The good news is that zones A and B cover everything within the city’s borders, taking you as far as Spandau in the west and Grunau in the southeast. So unless you plan regular trips out to the Brandenburg, you should be fine.

However, keep in mind that the Berlin-Brandenburg BER airport is in zone C, so you’ll need an ‘add-on’ ticket to travel to and from there. It’s also not great for the many people who live in Potsdam in Brandenburg and commute into Berlin regularly. 

READ ALSO: Berlin gets green light to launch €29 transport ticket

How can people get hold of it? 

Unlike the €9 ticket, you won’t be able to buy it at stations on a monthly basis. Instead, the €29 ticket is only for people who take out a monthly ‘Abo’ (subscription) for zones A and B. If you’ve already got a monthly subscription, the lower price will be deducted automatically, while yearly Abo-holders will likely get a refund. 

You can take out a monthly subscription on the BVG website here – though, at the time of writing, the price of the ticket hadn’t been updated yet. According to Giffey, people will be able to terminate their subscription at the end of December without facing a penalty. 

What types of ‘Abos’ are eligible for the deal? 

According to Berlin transport operator BVG, people with the following subscriptions are set to benefit from the reduced price from October to December: 

  • VBB-Umweltkarten with monthly and annual direct debit
  • 10 o’clock tickets with monthly and yearly direct debit
  • VBB-Firmentickets with monthly and yearly direct debit 
  • Trainee subscriptions with monthly direct debit

People who already have reduced-price subscriptions, such as over-65s and benefits claimants, aren’t set to see any further reductions. That’s because many of these subscriptions already work out at under €29 per month for zones A and B. 

Passengers exit an U-Bahn train in Berlin

Passengers exit an U-Bahn train at Zoologischer Garten. Photo: picture alliance/dpa | Jörg Carstensen

Can students with a Semesterticket get it as well?

That’s one of the things that still needs to be clarified. It’s possible that universities will choose to refund part of the Semesterticket price like they did with the €9 ticket. The Local has contacted BVG for more information. 

Can I take my bike/dog/significant other along for the ride? 

Once again, this doesn’t appear to have been ironed out yet – but we can assume that the usual rules of your monthly or yearly subscription will apply. So, as with the €9 ticket, if your bike is included in your subscription, you can continue to take it with you. If not, you’ll probably have to pay for a bike ticket.

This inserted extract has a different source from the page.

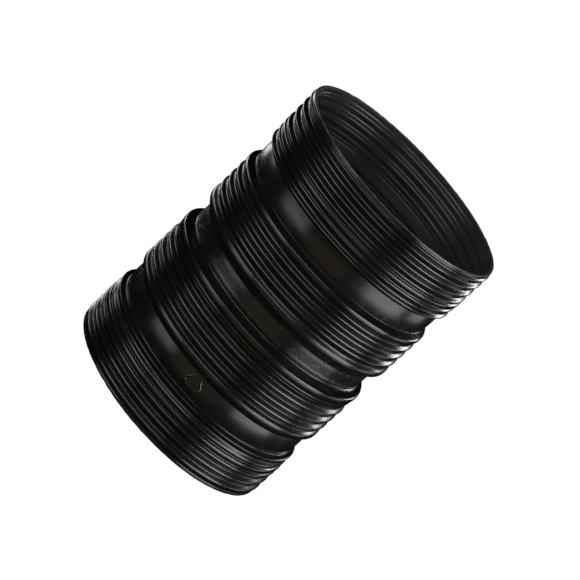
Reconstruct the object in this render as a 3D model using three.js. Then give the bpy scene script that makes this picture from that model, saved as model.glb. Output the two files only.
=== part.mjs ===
// Push-fit coupling for 110 mm corrugated cable conduit.
//
// One thin blow-moulded sleeve joins two conduit ends. Each half is a socket: a mouth band with fine ribs,
// a smooth waist that grips the conduit, an inner ribbed band, and a narrow centre waist that both conduit
// ends butt against. A rubber sealing ring sits in the groove behind the inner band's smooth crown, one in
// each socket. The halves mirror each other, except that the lower one has a plain ledge beside its crown,
// which moves its ribs outwards and leaves its mouth shorter, with one rib fewer.
//
// Units are millimetres. +Z runs along the bore, and the origin is the centre of the coupling.
import * as THREE from "three";

// ---- Driving dimensions -----------------------------------------------------------------------------
const CREST_RADIUS = 59; // rib crests, the largest radius of every band
const HALF_LENGTH = 79; // centre to a rim
const WALL = 1.5; // moulded wall
const RIB_DEPTH = 1.2; // crest to valley
const WAIST_DEPTH = 2.6; // crest to the floor of a gripping waist
const CENTRE_DEPTH = 4; // crest to the floor of the centre waist
const FACETS = 36; // facets round the bore, a multiple of four

const VALLEY_RADIUS = CREST_RADIUS - RIB_DEPTH;
const WAIST_RADIUS = CREST_RADIUS - WAIST_DEPTH;
const CENTRE_RADIUS = CREST_RADIUS - CENTRE_DEPTH;

// Heights of each feature of the upper half. The lower half repeats them downwards.
const CENTRE_FLOOR_END = 5.8; // floor of the centre waist
const CROWN = { start: 8.6, end: 11.3 }; // smooth crown with the seal groove behind it
const INNER_RIBS = { first: 15.8, pitch: 5.35, count: 3 }; // crests of the inner band
const SHOULDER = { start: 31.7, end: 33.9 }; // broad last crest of the inner band
const WAIST = { start: 36, end: 48.3 }; // gripping waist's floor
const MOUTH_BEADS = [49.8, 54.6]; // low beads between the waist and the mouth crown
const MOUTH_CROWN = { start: 57.2, end: 58.7 }; // smooth crown of the mouth band
const MOUTH_RIBS = { first: 61, pitch: 5.15, count: 4 }; // crests beyond the mouth crown
const LOWER_MOUTH_RIBS = { first: 61.4, pitch: 5.35, count: 3 }; // the same, before the ledge moves them
const LIP = 2; // plain edge between the last rib and the rim

const LEDGE = 3.2; // length of the lower half's extra ledge
const STOP_BEAD = -3.4; // height of the one bead on the floor of the centre waist

// ---- Outline of the sleeve --------------------------------------------------------------------------
// An outline is a list of [height, radius] points on the outer surface, bottom to top.

// The centre waist: a plain floor with one bead.
function centreWaist() {
  return [
    [-CENTRE_FLOOR_END, CENTRE_RADIUS],
    [STOP_BEAD - 0.9, CENTRE_RADIUS],
    [STOP_BEAD, CENTRE_RADIUS + 0.7],
    [STOP_BEAD + 0.9, CENTRE_RADIUS],
    [CENTRE_FLOOR_END, CENTRE_RADIUS],
  ];
}

// A smooth crown between the centre waist and the ribs.
function sealCrown() {
  return [
    [CROWN.start - 1.2, CREST_RADIUS - 2],
    [CROWN.start, CREST_RADIUS],
    [CROWN.end, CREST_RADIUS],
  ];
}

// A run of ribs: each crest after the valley that leads in, and the valley that leads out of the last.
function ribs({ first, pitch, count }) {
  const points = [[first - pitch / 2, VALLEY_RADIUS]];
  for (let i = 0; i < count; i++) {
    const crest = first + i * pitch;
    points.push([crest, CREST_RADIUS], [crest + pitch / 2, VALLEY_RADIUS]);
  }
  return points;
}

// The rest of the inner band: its ribs and its broad last crest.
function innerBand() {
  return [
    ...ribs(INNER_RIBS),
    [SHOULDER.start, CREST_RADIUS],
    [SHOULDER.end, CREST_RADIUS],
  ];
}

// The gripping waist: a plain cylinder whose inside just holds the conduit.
function grippingWaist() {
  return [
    [WAIST.start, WAIST_RADIUS],
    [WAIST.end, WAIST_RADIUS],
  ];
}

// The mouth band: low beads, a smooth crown and fine ribs.
function mouthBand(mouthRibs) {
  const beads = MOUTH_BEADS.flatMap((bead) => [
    [bead, CREST_RADIUS - 0.3],
    [bead + 1.6, VALLEY_RADIUS],
  ]);
  const crown = [
    [MOUTH_CROWN.start, CREST_RADIUS],
    [MOUTH_CROWN.end, CREST_RADIUS],
  ];
  const [, ...crests] = ribs(mouthRibs);
  const valleyBefore = [(MOUTH_CROWN.end + mouthRibs.first) / 2, VALLEY_RADIUS + 0.4];
  return [...beads, ...crown, valleyBefore, ...crests];
}

// Everything between a crown and its rim, moved outwards by the ledge, as far as fits before the plain lip.
function socket(ledge, mouthRibs) {
  const bands = [...innerBand(), ...grippingWaist(), ...mouthBand(mouthRibs)];
  const moved = bands.map(([height, radius]) => [height + ledge, radius]);
  const fitting = moved.filter(([height]) => height < HALF_LENGTH - LIP);
  return [...fitting, [HALF_LENGTH - LIP / 2, CREST_RADIUS - 0.7], [HALF_LENGTH, CREST_RADIUS - 0.5]];
}

// The lower half's extra ledge, a plain step just below the crests.
function lowerLedge() {
  return [
    [CROWN.end + 1.5, CREST_RADIUS - 0.5],
    [CROWN.end + LEDGE, CREST_RADIUS - 0.6],
  ];
}

// ---- Sub-parts --------------------------------------------------------------------------------------
// A ring turned about the bore from a closed outline of [height, radius] points, which runs up the
// outside and down the inside.
function ring(outline) {
  const points = outline.map(([height, radius]) => new THREE.Vector2(radius, height));
  points.push(points[0].clone());
  return new THREE.LatheGeometry(points, FACETS).rotateX(Math.PI / 2);
}

// The sleeve follows one outline outside and the same outline, one wall thinner, inside.
function sleeveGeometry() {
  const upper = [...sealCrown(), ...socket(0, MOUTH_RIBS)];
  const lower = [...sealCrown(), ...lowerLedge(), ...socket(LEDGE, LOWER_MOUTH_RIBS)];
  const turnedDown = lower.map(([height, radius]) => [-height, radius]).reverse();
  const outer = [...turnedDown, ...centreWaist(), ...upper];
  const inner = outer.map(([height, radius]) => [height, radius - WALL]).reverse();
  return ring([...outer, ...inner]);
}

// A sealing ring: an outer bead that fills the groove, a foot on each side and a lip that wipes the conduit.
const SEAL_GAP = 0.3; // between the relaxed rubber and the sleeve
const SEAL_OUTER_RADIUS = CREST_RADIUS - WALL - SEAL_GAP;
const SEAL_LIP_RADIUS = 54.2;
const SEAL_FOOT = { start: CROWN.start - 1.2, end: CROWN.end + 1.8 };

function sealGeometry() {
  const footRadius = SEAL_LIP_RADIUS + 1;
  return ring([
    [SEAL_FOOT.start, footRadius],
    [CROWN.start + 0.4, SEAL_OUTER_RADIUS],
    [CROWN.end - 0.2, SEAL_OUTER_RADIUS],
    [SEAL_FOOT.end, footRadius],
    [SEAL_FOOT.end - 0.8, footRadius - 0.5],
    [CROWN.start + 2.7, footRadius - 0.3],
    [CROWN.start + 1.5, SEAL_LIP_RADIUS],
    [CROWN.start + 0.4, SEAL_LIP_RADIUS],
    [SEAL_FOOT.start + 0.9, footRadius - 0.5],
  ]);
}

// ---- Materials --------------------------------------------------------------------------------------
const BLACK_POLYETHYLENE = new THREE.MeshStandardMaterial({
  color: 0x17161a,
  roughness: 0.35,
  metalness: 0,
});
const SEAL_RUBBER = new THREE.MeshStandardMaterial({
  color: 0x1c1c1c,
  roughness: 0.8,
  metalness: 0,
});

// ---- Assembly ---------------------------------------------------------------------------------------
function namedMesh(name, geometry, material) {
  const mesh = new THREE.Mesh(geometry, material);
  mesh.name = name;
  return mesh;
}

const coupling = new THREE.Group();
coupling.add(namedMesh("coupling_sleeve", sleeveGeometry(), BLACK_POLYETHYLENE));

coupling.add(namedMesh("upper_sealing_ring", sealGeometry(), SEAL_RUBBER));

const lowerSeal = namedMesh("lower_sealing_ring", sealGeometry(), SEAL_RUBBER);
lowerSeal.rotation.x = Math.PI; // the lower socket is the upper one turned end for end
coupling.add(lowerSeal);

export default coupling;
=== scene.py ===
"""Looks for the 110 mm conduit coupling: a black blow-moulded sleeve with a sealing ring in each socket.

The coupling stands upright, with +Z along its bore. The camera is rolled, so the bore points to the
upper right. Outlines are in millimetres and the pieces are made in metres.
"""

import math

import bpy
import numpy as np
from mathutils import Matrix, Vector


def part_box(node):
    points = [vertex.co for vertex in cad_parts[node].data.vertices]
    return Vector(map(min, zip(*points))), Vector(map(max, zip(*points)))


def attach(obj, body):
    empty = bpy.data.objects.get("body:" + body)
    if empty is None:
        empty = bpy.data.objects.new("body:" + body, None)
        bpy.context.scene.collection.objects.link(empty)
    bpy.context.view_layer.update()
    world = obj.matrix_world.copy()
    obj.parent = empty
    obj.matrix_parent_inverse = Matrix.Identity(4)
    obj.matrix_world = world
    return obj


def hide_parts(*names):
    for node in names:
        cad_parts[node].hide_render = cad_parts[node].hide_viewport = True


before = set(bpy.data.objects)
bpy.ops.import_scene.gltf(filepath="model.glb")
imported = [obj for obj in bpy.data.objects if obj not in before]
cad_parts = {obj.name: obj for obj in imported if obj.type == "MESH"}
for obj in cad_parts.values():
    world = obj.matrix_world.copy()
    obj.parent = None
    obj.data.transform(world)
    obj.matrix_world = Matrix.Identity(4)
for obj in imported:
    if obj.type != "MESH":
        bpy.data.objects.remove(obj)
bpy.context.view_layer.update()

MM = 0.001
TAU = 2 * math.pi

SLEEVE_LOW, SLEEVE_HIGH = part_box("coupling_sleeve")
CREST_RADIUS = SLEEVE_HIGH.x
HALF_LENGTH = SLEEVE_HIGH.z
WALL = 1.5 * MM

# ---- Dimensions of the outside ----------------------------------------------------------------------
# Corners are [height, depth below the crests] in millimetres, bottom to top. Those after the centre
# waist describe the upper half, and the lower half has the same ones downwards, apart from LOWER_ ones.
CENTRE_WAIST = [[-6.5, 3.4], [-5.3, 4.6], [-3.9, 3.8], [-3.2, 3.84], [-2.2, 3.92]]
CENTRE_WAIST += [[2.2, 3.9], [4.4, 3.98], [5.1, 3.7], [6, 3.6]]
SEAL_CROWN = [[7.2, 1.7], [7.9, 0.3], [8.5, 0.08], [9.8, 0], [11.1, 0.08], [11.7, 0.5]]
SHOULDER = [[31.2, 0.18], [31.9, 0.04], [32.8, 0], [33.6, 0.06], [34.1, 0.25]]
MOUTH_BEADS = [[49.3, 0.3], [50.1, 0.2], [51.8, 1.35], [52.4, 1.35], [54.2, 0.2], [54.8, 0.2], [56, 1.1]]
MOUTH_CROWN = [[56.6, 0.35], [57.1, 0.08], [58.1, 0], [58.9, 0.06], [59.7, 1]]
LIP = [[77.2, 0.8], [77.9, 0.5], [79, 0.6]]

# The gripping waist is a shallow barrel, deeper by its bulge at both ends.
GRIP_MIDDLE = 42.35
GRIP_HALF_LENGTH = 6.05
GRIP_DEPTH = 2.42
GRIP_BULGE = 0.5
GRIP_END = GRIP_MIDDLE + GRIP_HALF_LENGTH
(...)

In most cases, monthly BVG subscriptions allow you to take one dog with you for free, and also bring one adult and up to three children (under 14) with you on the train on evenings and weekends. These rules are likely to stay the same, but we’ll update you as soon as we know more. 

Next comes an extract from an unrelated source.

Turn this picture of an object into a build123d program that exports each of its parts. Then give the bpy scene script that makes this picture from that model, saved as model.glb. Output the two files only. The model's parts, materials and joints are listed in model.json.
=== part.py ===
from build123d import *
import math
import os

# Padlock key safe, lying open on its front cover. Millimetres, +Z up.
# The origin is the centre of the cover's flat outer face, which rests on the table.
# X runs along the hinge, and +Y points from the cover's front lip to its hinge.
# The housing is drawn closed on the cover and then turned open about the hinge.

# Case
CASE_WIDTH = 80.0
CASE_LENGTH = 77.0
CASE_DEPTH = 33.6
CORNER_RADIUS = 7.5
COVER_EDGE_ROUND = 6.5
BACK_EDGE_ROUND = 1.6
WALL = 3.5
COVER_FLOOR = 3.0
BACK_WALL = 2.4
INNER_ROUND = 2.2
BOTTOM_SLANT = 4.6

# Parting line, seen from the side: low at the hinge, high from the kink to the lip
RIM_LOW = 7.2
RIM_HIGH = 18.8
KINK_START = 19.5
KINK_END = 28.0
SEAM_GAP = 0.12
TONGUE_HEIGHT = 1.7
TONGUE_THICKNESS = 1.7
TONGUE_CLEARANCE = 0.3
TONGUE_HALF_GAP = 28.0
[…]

How much is this all going to cost?

According to regional radio station RBB24, around €105 million is set to be put aside in order to subsidise the temporary ticket. However, this still needs to be formalised in a supplementary budget and given the green light in the Senate. 

An S-Bahn train leaves Grünewald station

An S-Bahn train leaves Grünewald station. Photo: picture alliance/dpa | Christophe Gateau

OK. And what happens after the €29 ticket?

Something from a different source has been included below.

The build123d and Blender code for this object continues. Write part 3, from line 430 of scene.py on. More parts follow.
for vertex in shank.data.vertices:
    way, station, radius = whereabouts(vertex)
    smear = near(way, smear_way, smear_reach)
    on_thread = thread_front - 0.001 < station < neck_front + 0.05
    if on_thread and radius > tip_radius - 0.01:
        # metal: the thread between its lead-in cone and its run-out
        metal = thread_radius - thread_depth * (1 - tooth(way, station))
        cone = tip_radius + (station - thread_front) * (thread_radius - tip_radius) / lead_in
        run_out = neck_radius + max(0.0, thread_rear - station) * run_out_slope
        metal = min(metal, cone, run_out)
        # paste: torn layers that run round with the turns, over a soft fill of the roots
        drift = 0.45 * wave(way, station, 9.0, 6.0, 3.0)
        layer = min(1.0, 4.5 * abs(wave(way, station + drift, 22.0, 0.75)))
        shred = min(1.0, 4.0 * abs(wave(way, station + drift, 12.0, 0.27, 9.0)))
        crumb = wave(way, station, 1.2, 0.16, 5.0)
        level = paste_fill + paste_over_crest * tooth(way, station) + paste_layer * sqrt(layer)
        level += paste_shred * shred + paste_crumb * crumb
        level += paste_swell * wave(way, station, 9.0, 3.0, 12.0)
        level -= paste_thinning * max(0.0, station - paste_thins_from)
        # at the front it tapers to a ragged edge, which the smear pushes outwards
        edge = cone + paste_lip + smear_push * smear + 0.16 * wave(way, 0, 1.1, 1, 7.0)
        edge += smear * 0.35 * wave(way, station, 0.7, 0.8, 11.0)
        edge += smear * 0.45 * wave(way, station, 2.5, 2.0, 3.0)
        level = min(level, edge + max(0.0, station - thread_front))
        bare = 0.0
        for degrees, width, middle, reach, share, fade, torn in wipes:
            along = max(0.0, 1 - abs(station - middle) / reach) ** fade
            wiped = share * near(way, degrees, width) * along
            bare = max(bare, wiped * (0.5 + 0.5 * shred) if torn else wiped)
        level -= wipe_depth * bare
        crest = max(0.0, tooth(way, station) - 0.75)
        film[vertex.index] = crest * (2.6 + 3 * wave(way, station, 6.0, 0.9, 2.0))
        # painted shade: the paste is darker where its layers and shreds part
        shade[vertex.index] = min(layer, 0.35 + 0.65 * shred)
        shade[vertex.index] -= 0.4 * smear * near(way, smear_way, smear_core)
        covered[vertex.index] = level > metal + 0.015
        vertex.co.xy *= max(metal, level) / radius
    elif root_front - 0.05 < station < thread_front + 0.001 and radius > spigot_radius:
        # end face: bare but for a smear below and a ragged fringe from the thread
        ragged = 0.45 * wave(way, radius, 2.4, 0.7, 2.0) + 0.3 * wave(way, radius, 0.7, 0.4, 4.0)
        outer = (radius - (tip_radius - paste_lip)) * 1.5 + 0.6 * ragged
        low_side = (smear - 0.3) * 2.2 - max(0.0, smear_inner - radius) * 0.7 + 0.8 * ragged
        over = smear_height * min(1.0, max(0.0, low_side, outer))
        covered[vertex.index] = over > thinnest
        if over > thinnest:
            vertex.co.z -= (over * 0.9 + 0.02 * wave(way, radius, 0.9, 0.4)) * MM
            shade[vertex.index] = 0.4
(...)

That’s the million – or, rather, billion – euro question right now. In its latest package of inflation relief measures, the federal government said it would be making €1.5 billion available for a follow-up to the €9 ticket.

The ticket is set to be introduced by January 2023 and will rely on Germany’s 16 states matching or exceeding the federal government’s €1.5 billion cash injection. So far, it looks set to be a monthly ticket that can be used on public transport nationally, with the price set somewhere between €49 and €69.

However, the Greens continue to push for a two-tier model that would give passengers the option of buying either a regional or national ticket. Under their proposals, the regional tickets would cost €29 and the national tickets would cost €69.